Bref, le minimal était maximal.
La Maljoyeuse
Depuis 1915
« La Maljoyeuse » a été construite entre 1914 et 1915 le long de la route Bertrix-Herbeumont afin d’y loger le chef de gare de Cugnon-Mortehan. Mais la guerre éclate, les Allemands s’emparent rapidement de la ligne ferroviaire 163A : l’armée allemande y installera plutôt l’officier chargé du contrôle des activités économiques de la région : ardoisières, chemin de fer et exploitation forestière. À la fin de la Première Guerre mondiale, elle devient propriété de l’État belge et servira finalement de logement pour le chef de gare de Cugnon-Mortehan durant l’entre-deux-guerres. En 1941 , elle devient une propriété privée. En 1961, elle est acquise par M. Leclercq-Bocken et restera dans la famille jusqu’à nos jours.

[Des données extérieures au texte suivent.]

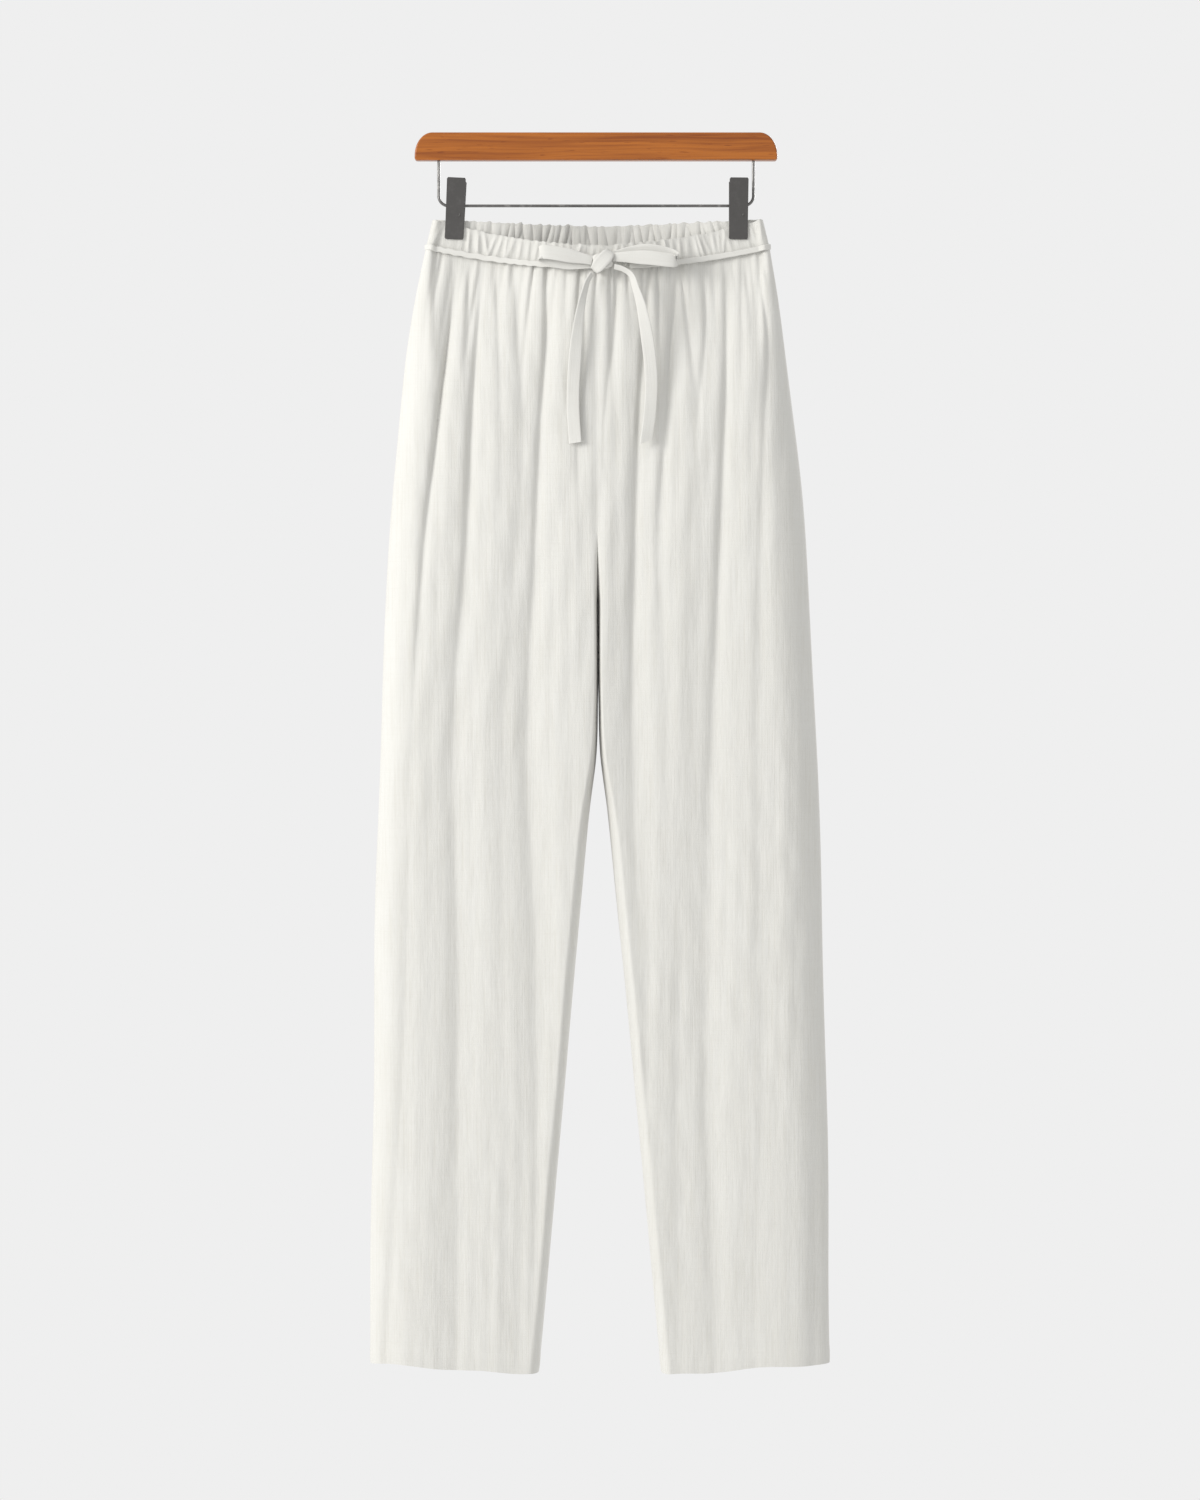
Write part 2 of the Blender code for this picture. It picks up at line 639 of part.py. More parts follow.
def ear_outline():
    """A jaw's ear, as (out, up): a tab from the plate with a round end that the rod runs through."""
    round_end = [
        (EAR_HALF_HEIGHT * math.cos(a) * 0.5 - EAR_PAST_ROD, EAR_HALF_HEIGHT * math.sin(a))
        for a in (0.5 * math.pi + math.pi * k / 8 for k in range(9))
    ]
    return [(7.3, EAR_HALF_HEIGHT), *round_end, (5.5, -EAR_HALF_HEIGHT), (6.4, 0.0)]


def add_jaw(name, side, tilt):
    """One stamped jaw: a plate with an ear folded in from each edge, hung on the rod by the ears."""
    facing = [(side * y, z) for y, z in jaw_outline()]
    jaw = extrude_outline(name, facing, -0.5 * CLIP_WIDTH, 0.5 * CLIP_WIDTH, "X", "clip_steel")
    cutters = []
    for k, sign in enumerate((RIGHT, LEFT)):
        ends = sorted((sign * EAR_AT[side], sign * (EAR_AT[side] + CLIP_PLATE)))
        outline = [(side * y, z) for y, z in ear_outline()]
        ear = as_cutter(extrude_outline(f"{name}_ear_{k}", outline, *ends, "X", "clip_steel"))
        boolean(jaw, ear, "UNION")
        cutters.append(ear)
    hole = as_cutter(cylinder_along_x(f"{name}_hole", WIRE_RADIUS + EAR_HOLE_CLEARANCE, -20.0, 20.0,
                                     "clip_steel"))
    boolean(jaw, hole, "DIFFERENCE")
    cutters.append(hole)
    for obj in (jaw, *cutters):
        obj.parent = tilt


def add_clip(where):
    """A spring clip on the rod: two jaws and the coil that shuts them."""
    centre = bpy.data.objects.new(f"clip_{where}", None)
    bpy.context.scene.collection.objects.link(centre)
    centre.location = Vector((CLIP_AT[where], 0.0, -ROD_DROP)) * MM
    centre.rotation_euler = (0.0, math.radians(CLIP_LEAN_DEG[where]), 0.0)
    add_jaw(f"clip_{where}_front_jaw", FRONT, centre)
    add_jaw(f"clip_{where}_back_jaw", BACK, centre)
    half = 0.5 * SPRING_LENGTH
    coil = cylinder_along_x(f"clip_{where}_spring", SPRING_OUTER, -half, half, "wire_steel", 20)
    bore = as_cutter(cylinder_along_x(f"clip_{where}_bore", SPRING_INNER, -half - 1, half + 1, "wire_steel", 20))
    boolean(coil, bore, "DIFFERENCE")
    coil.parent = centre
    bore.parent = centre


def build():
    clear_scene()
    add_bar()
    add_wire()
    for where in ("right", "left"):
        add_clip(where)
    add_waistband("waistband_front", FRONT)
    add_waistband("waistband_back", BACK)
    for where, leg in (("right", RIGHT), ("left", LEFT)):
        add_leg_panel(f"leg_front_{where}", FRONT, leg)
        add_leg_panel(f"leg_back_{where}", BACK, leg)
        add_hem(f"hem_{where}", leg)
    add_waist_tape("drawstring_front_right", FRONT, -0.985, -0.06, 22)
    add_waist_tape("drawstring_front_left", FRONT, 0.12, 0.985, 22)
    add_waist_tape("drawstring_back", BACK, -0.985, 0.985, 40)
    add_bow()


build()
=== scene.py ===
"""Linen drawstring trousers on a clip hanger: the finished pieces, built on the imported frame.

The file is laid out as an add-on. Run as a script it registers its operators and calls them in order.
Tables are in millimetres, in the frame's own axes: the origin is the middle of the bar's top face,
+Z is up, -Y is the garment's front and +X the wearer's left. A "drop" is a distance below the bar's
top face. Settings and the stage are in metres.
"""

import math
from collections import namedtuple

import bmesh
import bpy
import numpy as np
from bpy.props import FloatProperty, FloatVectorProperty, PointerProperty
from mathutils import Matrix, Vector


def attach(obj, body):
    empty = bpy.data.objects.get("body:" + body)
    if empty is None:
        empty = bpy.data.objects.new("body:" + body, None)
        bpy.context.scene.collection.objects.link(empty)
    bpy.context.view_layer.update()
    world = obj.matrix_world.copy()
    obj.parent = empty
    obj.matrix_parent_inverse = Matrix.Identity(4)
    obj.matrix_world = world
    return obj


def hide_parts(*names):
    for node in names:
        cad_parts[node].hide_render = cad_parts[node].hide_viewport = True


bl_info = {
    "name": "Linen Drawstring Trousers",
    "version": (1, 0, 0),
    "blender": (4, 5, 0),
    "location": "3D View > Sidebar > Trousers",
    "description": "Builds linen drawstring trousers hanging from a wooden clip hanger",
    "category": "Add Mesh",
}

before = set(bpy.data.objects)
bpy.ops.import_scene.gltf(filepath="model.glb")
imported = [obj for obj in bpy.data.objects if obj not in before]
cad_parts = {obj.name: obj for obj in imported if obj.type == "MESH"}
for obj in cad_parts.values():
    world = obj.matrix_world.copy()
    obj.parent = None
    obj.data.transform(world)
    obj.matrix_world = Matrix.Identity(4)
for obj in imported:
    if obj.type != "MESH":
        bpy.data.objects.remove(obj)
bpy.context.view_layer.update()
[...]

Bâtie sur un promontoire en pleine forêt qui domine le site des anciennes ardoisières de Wilbauroche, son accès était aisé, tant par la route que par le chemin de fer qui desservait la petite gare de Cugnon-Mortehan, située à quelques centaines de mètres. La maison était assortie de dépendances dont un grand hangar en bois qui subsistera jusque dans les années 1970.
Le nom
On baptisera la maison du nom d’une carrière à ciel ouvert située dans un lieu-dit tout proche : La Maljoyeuse. Ce nom a probablement été donné par les scaltions (ouvriers ardoisiers, en wallon), qui y voyaient s’arrêter la malle-poste Bertrix-Herbeumont quotidiennement en fin d’après-midi.

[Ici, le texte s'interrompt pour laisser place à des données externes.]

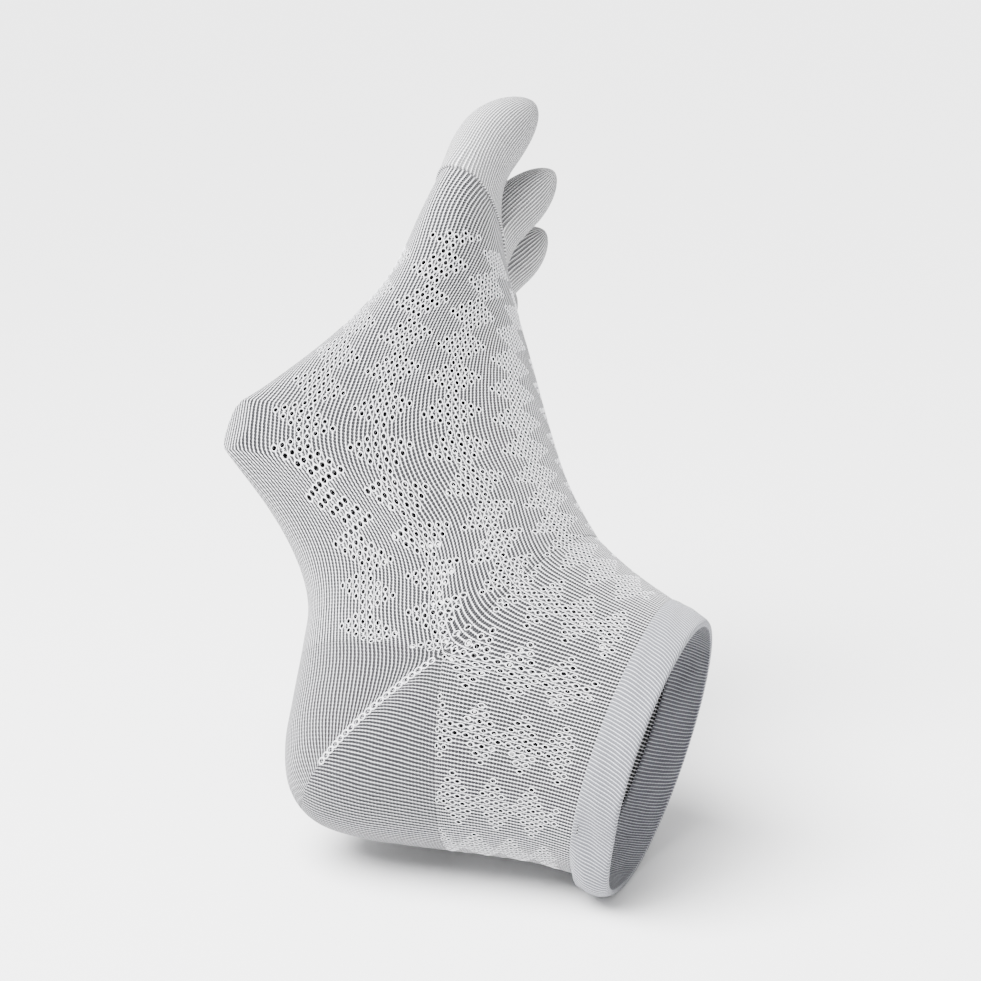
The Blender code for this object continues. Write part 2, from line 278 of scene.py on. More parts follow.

C’était le signal de la fin imminente de la journée de travail. Ils pourraient alors se rendre dans un des multiples troquets qui jonchaient la vallée à l’époque de l’extraction ardoisière.
Cet arrêt de la malle-poste (sorte de diligence de l’époque, tirée par deux chevaux) aurait donné son nom à la carrière toute proche : « la malle joyeuse », puis, par contraction, la Maljoyeuse.